WHAT THIS TASK INVOLVES: Emit the entire listing verbatim.

INFORMATION SUPPLIED:
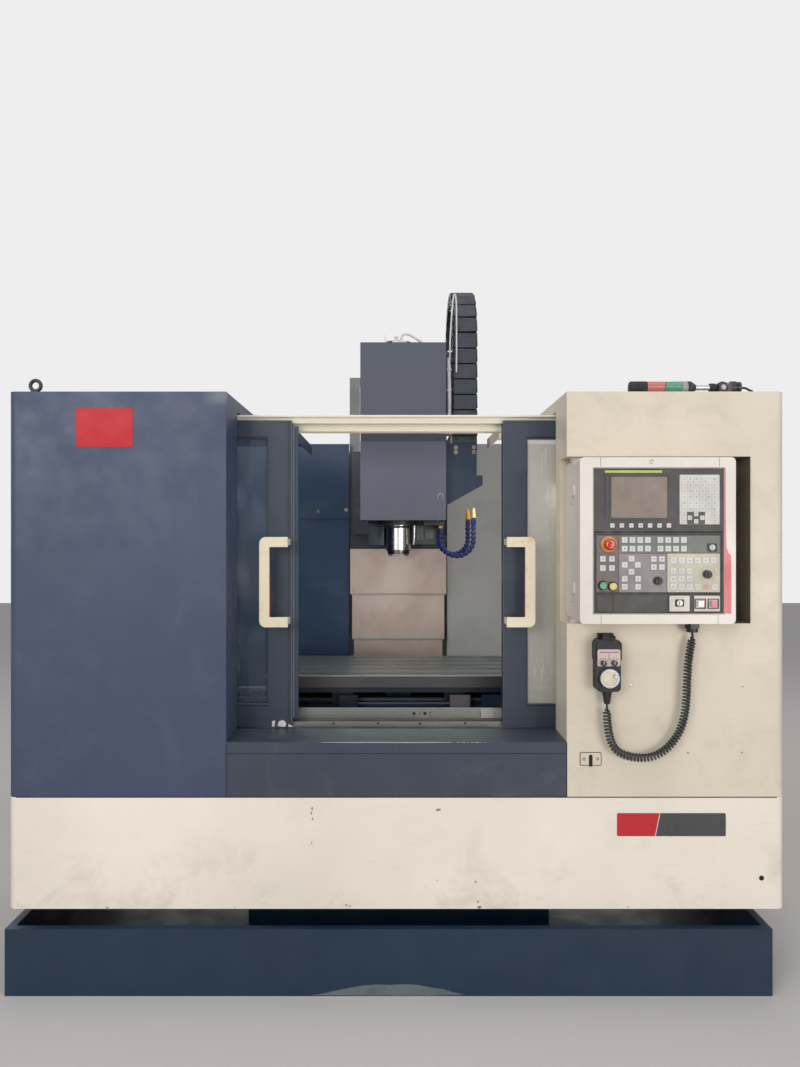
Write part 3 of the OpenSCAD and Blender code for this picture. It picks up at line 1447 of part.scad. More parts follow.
// Key switch that locks the programs
module program_key() {
  color([0.7, 0.7, 0.7]) key_rotor(program_at, 0);
}

// Key switch of the power strip
module power_key() {
  color([0.7, 0.7, 0.7]) key_rotor(power_key_at, 2);
}

// Square push button on the power strip
module square_button(at) {
  half = square_button_w / 2;
  union() {
    rod_y(stem_r, at[0], at[1], unit_y - 8, unit_y + stem_l - 6);
    span([at[0] - half, unit_y - 13, at[1] - half], [at[0] + half, unit_y - 7, at[1] + half]);
  }
}

// White power-on button
module power_on_button() {
  color([0.9, 0.9, 0.88]) square_button(power_on_at);
}

// Red power-off button
module power_off_button() {
  color([0.8, 0.3, 0.35]) square_button(power_off_at);
}

wheel_front_y = wheel_y + 2 - wheel_t;
axis_knob_at = [wheel_x - 18, wheel_knob_z];
scale_knob_at = [wheel_x + 16, wheel_knob_z];
dial_at = [wheel_x, wheel_dial_z];
cord_at_y = -1070;

// Handwheel housing with its wider head and the strain relief below
module handwheel_body() {
  head_h = 72;
  color([0.08, 0.08, 0.09]) difference() {
    union() {
      translate([wheel_x - wheel_w / 2 + 4, front_y, wheel_z0]) rotate([90, 0, 0])
        linear_extrude(wheel_t) round_rect(wheel_w - 8, wheel_z1 - wheel_z0, 14);
      translate([wheel_x - wheel_w / 2, front_y - 6, wheel_z1 - head_h]) rotate([90, 0, 0])
        linear_extrude(wheel_t - 10) round_rect(wheel_w, head_h - 4, 12);
      translate([wheel_x, cord_at_y, cord_route[0][2]])
        cylinder(r1 = 9, r2 = 15, h = wheel_z0 - cord_route[0][2] + eps);
      span([wheel_x - 24, front_y - 20, wheel_z1 - eps], [wheel_x + 24, front_y, wheel_z1 + 16]);
    }
    for (p = [axis_knob_at, scale_knob_at])
      rod_y(4 + run_fit, p[0], p[1], wheel_front_y - eps, wheel_front_y + 21);
    rod_y(8 + run_fit, dial_at[0], dial_at[1], wheel_front_y - eps, wheel_front_y + 21);
  }
}

// Handwheel dial with a dished face and a finger knob
module handwheel_dial() {
  color([0.75, 0.76, 0.77]) difference() {
    union() {
      rod_y(dial_r, dial_at[0], dial_at[1], wheel_front_y - 14, wheel_front_y - gap);
      rod_y(8, dial_at[0], dial_at[1], wheel_front_y - eps, wheel_front_y + 20);
      rod_y(6, dial_at[0] + 17, dial_at[1] + 8, wheel_front_y - 22, wheel_front_y - 13);
    }
    rod_y(dial_r - 7, dial_at[0], dial_at[1], wheel_front_y - 15, wheel_front_y - 12);
  }
}

// Small selector knob of the handwheel
module selector_knob(at) {
  union() {
    rod_y(4, at[0], at[1], wheel_front_y - eps, wheel_front_y + 20);
    rod_y(9, at[0], at[1], wheel_front_y - 10, wheel_front_y - gap);
    span([at[0] - 1.5, wheel_front_y - 12, at[1] - 4], [at[0] + 1.5, wheel_front_y - 9, at[1] + 8]);
  }
}

// Axis selector
module axis_knob() {
  color([0.08, 0.08, 0.08]) selector_knob(axis_knob_at);
}

// Step size selector
module scale_knob() {
  color([0.08, 0.08, 0.08]) selector_knob(scale_knob_at);
}

// Direction of a route at point i, in the XZ plane
function route_dir(route, i) =
  let (a = route[max(i - 1, 0)], b = route[min(i + 1, len(route) - 1)])
  (b - a) / norm(b - a);

// Ring of points round the route at point i
function route_ring(route, i, r, sides) =
  let (t = route_dir(route, i), n = [t[2], 0, -t[0]])
  [for (k = [0 : sides - 1])
    route[i] + r * (cos(k * 360 / sides) * n + sin(k * 360 / sides) * [0, 1, 0])];

// Tube swept along a route
module route_tube(route, r, sides) {
  count = len(route);
  points = [for (i = [0 : count - 1]) each route_ring(route, i, r, sides)];
  walls = [for (i = [0 : count - 2]) for (k = [0 : sides - 1])
    [i * sides + k, i * sides + (k + 1) % sides,
     (i + 1) * sides + (k + 1) % sides, (i + 1) * sides + k]];
  first = [[for (k = [sides - 1 : -1 : 0]) k]];
  last = [[for (k = [0 : sides - 1]) (count - 1) * sides + k]];
  polyhedron(points = points, faces = concat(walls, first, last), convexity = 6);
}

// Curly cord from the handwheel to the pendant, as its outer tube
module handwheel_cord() {
  color([0.15, 0.17, 0.16]) route_tube(cord_route, cord_d / 2, cord_sides);
}

base_casting();
column_casting();
leveling_feet();
coolant_tank();
skirt();
left_cover();
right_cover();
sill_panel();
front_beam();
back_walls();
chip_pan();
door_tracks();
linear_rails();
axis_motors();
electrical_cabinet();
cabinet_door();
roof_fittings();
signal_tower();
tool_magazine();
magazine_disc();
y_ballscrew();
saddle();
x_ballscrew();
x_motor();
table();
z_ballscrew();
head_casting();
head_covers();
spindle_cartridge();
spindle_shaft();
spindle_motor();
coolant_hoses();
drag_chain();
z_cover_upper();
z_cover_middle();
z_cover_lower();
door_left();
door_left_glass();
door_left_handle();
door_right();
door_right_glass();
door_right_handle();
pendant_box();
controller_unit();
panel_keys();
operator_panel();
e_stop();
start_button();
hold_button();
mode_knob();
feed_knob();
program_key();
power_key();
power_on_button();
power_off_button();
handwheel_body();
handwheel_dial();
axis_knob();
scale_knob();
handwheel_cord();
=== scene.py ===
"""Looks of a vertical machining centre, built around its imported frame, in millimetres."""
import random
from math import atan2, cos, pi, radians, sin, sqrt

import bmesh
import bpy
from mathutils import Matrix, Vector


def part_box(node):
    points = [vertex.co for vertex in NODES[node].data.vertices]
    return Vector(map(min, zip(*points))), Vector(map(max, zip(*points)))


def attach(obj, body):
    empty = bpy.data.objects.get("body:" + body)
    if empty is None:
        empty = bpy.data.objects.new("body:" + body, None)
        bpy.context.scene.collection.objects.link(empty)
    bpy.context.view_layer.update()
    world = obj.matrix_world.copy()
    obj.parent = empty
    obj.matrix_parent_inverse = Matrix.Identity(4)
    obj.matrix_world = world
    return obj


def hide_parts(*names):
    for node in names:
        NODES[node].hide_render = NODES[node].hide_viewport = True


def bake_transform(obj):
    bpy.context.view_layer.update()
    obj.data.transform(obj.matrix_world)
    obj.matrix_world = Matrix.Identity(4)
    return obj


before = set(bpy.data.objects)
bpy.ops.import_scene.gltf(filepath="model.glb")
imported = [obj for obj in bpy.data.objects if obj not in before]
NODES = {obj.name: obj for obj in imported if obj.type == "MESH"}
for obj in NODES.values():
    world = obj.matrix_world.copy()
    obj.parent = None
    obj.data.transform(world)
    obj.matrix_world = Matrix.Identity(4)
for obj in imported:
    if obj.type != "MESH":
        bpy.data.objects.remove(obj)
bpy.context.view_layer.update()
MM = 0.001


def corners(node):
  """Lowest and highest corner of a CAD node, in millimetres."""
  low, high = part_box(node)
  return low / MM, high / MM


# Camera at the photograph's place: 1454 mm up, 2574 mm in front of the enclosure
PHOTO_W, PHOTO_H = 800, 1067
EYE_Y, EYE_Z = -3614, 1454
HORIZON_X, HORIZON_Y = 396.5, 537
LENS, SENSOR = 27, 36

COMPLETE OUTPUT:
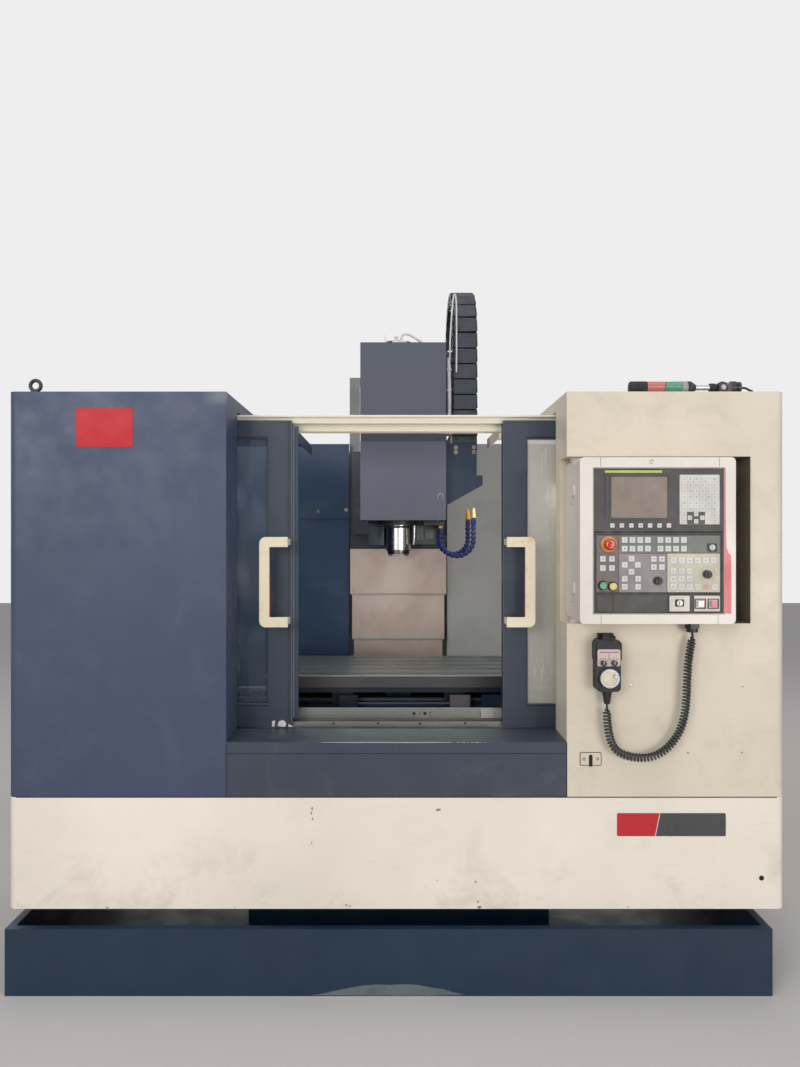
Write part 3 of the OpenSCAD and Blender code for this picture. It picks up at line 1447 of part.scad. More parts follow.
// Key switch that locks the programs
module program_key() {
  color([0.7, 0.7, 0.7]) key_rotor(program_at, 0);
}

// Key switch of the power strip
module power_key() {
  color([0.7, 0.7, 0.7]) key_rotor(power_key_at, 2);
}

// Square push button on the power strip
module square_button(at) {
  half = square_button_w / 2;
  union() {
    rod_y(stem_r, at[0], at[1], unit_y - 8, unit_y + stem_l - 6);
    span([at[0] - half, unit_y - 13, at[1] - half], [at[0] + half, unit_y - 7, at[1] + half]);
  }
}

// White power-on button
module power_on_button() {
  color([0.9, 0.9, 0.88]) square_button(power_on_at);
}

// Red power-off button
module power_off_button() {
  color([0.8, 0.3, 0.35]) square_button(power_off_at);
}

wheel_front_y = wheel_y + 2 - wheel_t;
axis_knob_at = [wheel_x - 18, wheel_knob_z];
scale_knob_at = [wheel_x + 16, wheel_knob_z];
dial_at = [wheel_x, wheel_dial_z];
cord_at_y = -1070;

// Handwheel housing with its wider head and the strain relief below
module handwheel_body() {
  head_h = 72;
  color([0.08, 0.08, 0.09]) difference() {
    union() {
      translate([wheel_x - wheel_w / 2 + 4, front_y, wheel_z0]) rotate([90, 0, 0])
        linear_extrude(wheel_t) round_rect(wheel_w - 8, wheel_z1 - wheel_z0, 14);
      translate([wheel_x - wheel_w / 2, front_y - 6, wheel_z1 - head_h]) rotate([90, 0, 0])
        linear_extrude(wheel_t - 10) round_rect(wheel_w, head_h - 4, 12);
      translate([wheel_x, cord_at_y, cord_route[0][2]])
        cylinder(r1 = 9, r2 = 15, h = wheel_z0 - cord_route[0][2] + eps);
      span([wheel_x - 24, front_y - 20, wheel_z1 - eps], [wheel_x + 24, front_y, wheel_z1 + 16]);
    }
    for (p = [axis_knob_at, scale_knob_at])
      rod_y(4 + run_fit, p[0], p[1], wheel_front_y - eps, wheel_front_y + 21);
    rod_y(8 + run_fit, dial_at[0], dial_at[1], wheel_front_y - eps, wheel_front_y + 21);
  }
}

// Handwheel dial with a dished face and a finger knob
module handwheel_dial() {
  color([0.75, 0.76, 0.77]) difference() {
    union() {
      rod_y(dial_r, dial_at[0], dial_at[1], wheel_front_y - 14, wheel_front_y - gap);
      rod_y(8, dial_at[0], dial_at[1], wheel_front_y - eps, wheel_front_y + 20);
      rod_y(6, dial_at[0] + 17, dial_at[1] + 8, wheel_front_y - 22, wheel_front_y - 13);
    }
    rod_y(dial_r - 7, dial_at[0], dial_at[1], wheel_front_y - 15, wheel_front_y - 12);
  }
}

// Small selector knob of the handwheel
module selector_knob(at) {
  union() {
    rod_y(4, at[0], at[1], wheel_front_y - eps, wheel_front_y + 20);
    rod_y(9, at[0], at[1], wheel_front_y - 10, wheel_front_y - gap);
    span([at[0] - 1.5, wheel_front_y - 12, at[1] - 4], [at[0] + 1.5, wheel_front_y - 9, at[1] + 8]);
  }
}

// Axis selector
module axis_knob() {
  color([0.08, 0.08, 0.08]) selector_knob(axis_knob_at);
}

// Step size selector
module scale_knob() {
  color([0.08, 0.08, 0.08]) selector_knob(scale_knob_at);
}

// Direction of a route at point i, in the XZ plane
function route_dir(route, i) =
  let (a = route[max(i - 1, 0)], b = route[min(i + 1, len(route) - 1)])
  (b - a) / norm(b - a);

// Ring of points round the route at point i
function route_ring(route, i, r, sides) =
  let (t = route_dir(route, i), n = [t[2], 0, -t[0]])
  [for (k = [0 : sides - 1])
    route[i] + r * (cos(k * 360 / sides) * n + sin(k * 360 / sides) * [0, 1, 0])];

// Tube swept along a route
module route_tube(route, r, sides) {
  count = len(route);
  points = [for (i = [0 : count - 1]) each route_ring(route, i, r, sides)];
  walls = [for (i = [0 : count - 2]) for (k = [0 : sides - 1])
    [i * sides + k, i * sides + (k + 1) % sides,
     (i + 1) * sides + (k + 1) % sides, (i + 1) * sides + k]];
  first = [[for (k = [sides - 1 : -1 : 0]) k]];
  last = [[for (k = [0 : sides - 1]) (count - 1) * sides + k]];
  polyhedron(points = points, faces = concat(walls, first, last), convexity = 6);
}

// Curly cord from the handwheel to the pendant, as its outer tube
module handwheel_cord() {
  color([0.15, 0.17, 0.16]) route_tube(cord_route, cord_d / 2, cord_sides);
}

base_casting();
column_casting();
leveling_feet();
coolant_tank();
skirt();
left_cover();
right_cover();
sill_panel();
front_beam();
back_walls();
chip_pan();
door_tracks();
linear_rails();
axis_motors();
electrical_cabinet();
cabinet_door();
roof_fittings();
signal_tower();
tool_magazine();
magazine_disc();
y_ballscrew();
saddle();
x_ballscrew();
x_motor();
table();
z_ballscrew();
head_casting();
head_covers();
spindle_cartridge();
spindle_shaft();
spindle_motor();
coolant_hoses();
drag_chain();
z_cover_upper();
z_cover_middle();
z_cover_lower();
door_left();
door_left_glass();
door_left_handle();
door_right();
door_right_glass();
door_right_handle();
pendant_box();
controller_unit();
panel_keys();
operator_panel();
e_stop();
start_button();
hold_button();
mode_knob();
feed_knob();
program_key();
power_key();
power_on_button();
power_off_button();
handwheel_body();
handwheel_dial();
axis_knob();
scale_knob();
handwheel_cord();
=== scene.py ===
"""Looks of a vertical machining centre, built around its imported frame, in millimetres."""
import random
from math import atan2, cos, pi, radians, sin, sqrt

import bmesh
import bpy
from mathutils import Matrix, Vector


def part_box(node):
    points = [vertex.co for vertex in NODES[node].data.vertices]
    return Vector(map(min, zip(*points))), Vector(map(max, zip(*points)))


def attach(obj, body):
    empty = bpy.data.objects.get("body:" + body)
    if empty is None:
        empty = bpy.data.objects.new("body:" + body, None)
        bpy.context.scene.collection.objects.link(empty)
    bpy.context.view_layer.update()
    world = obj.matrix_world.copy()
    obj.parent = empty
    obj.matrix_parent_inverse = Matrix.Identity(4)
    obj.matrix_world = world
    return obj


def hide_parts(*names):
    for node in names:
        NODES[node].hide_render = NODES[node].hide_viewport = True


def bake_transform(obj):
    bpy.context.view_layer.update()
    obj.data.transform(obj.matrix_world)
    obj.matrix_world = Matrix.Identity(4)
    return obj


before = set(bpy.data.objects)
bpy.ops.import_scene.gltf(filepath="model.glb")
imported = [obj for obj in bpy.data.objects if obj not in before]
NODES = {obj.name: obj for obj in imported if obj.type == "MESH"}
for obj in NODES.values():
    world = obj.matrix_world.copy()
    obj.parent = None
    obj.data.transform(world)
    obj.matrix_world = Matrix.Identity(4)
for obj in imported:
    if obj.type != "MESH":
        bpy.data.objects.remove(obj)
bpy.context.view_layer.update()
MM = 0.001


def corners(node):
  """Lowest and highest corner of a CAD node, in millimetres."""
  low, high = part_box(node)
  return low / MM, high / MM


# Camera at the photograph's place: 1454 mm up, 2574 mm in front of the enclosure
PHOTO_W, PHOTO_H = 800, 1067
EYE_Y, EYE_Z = -3614, 1454
HORIZON_X, HORIZON_Y = 396.5, 537
LENS, SENSOR = 27, 36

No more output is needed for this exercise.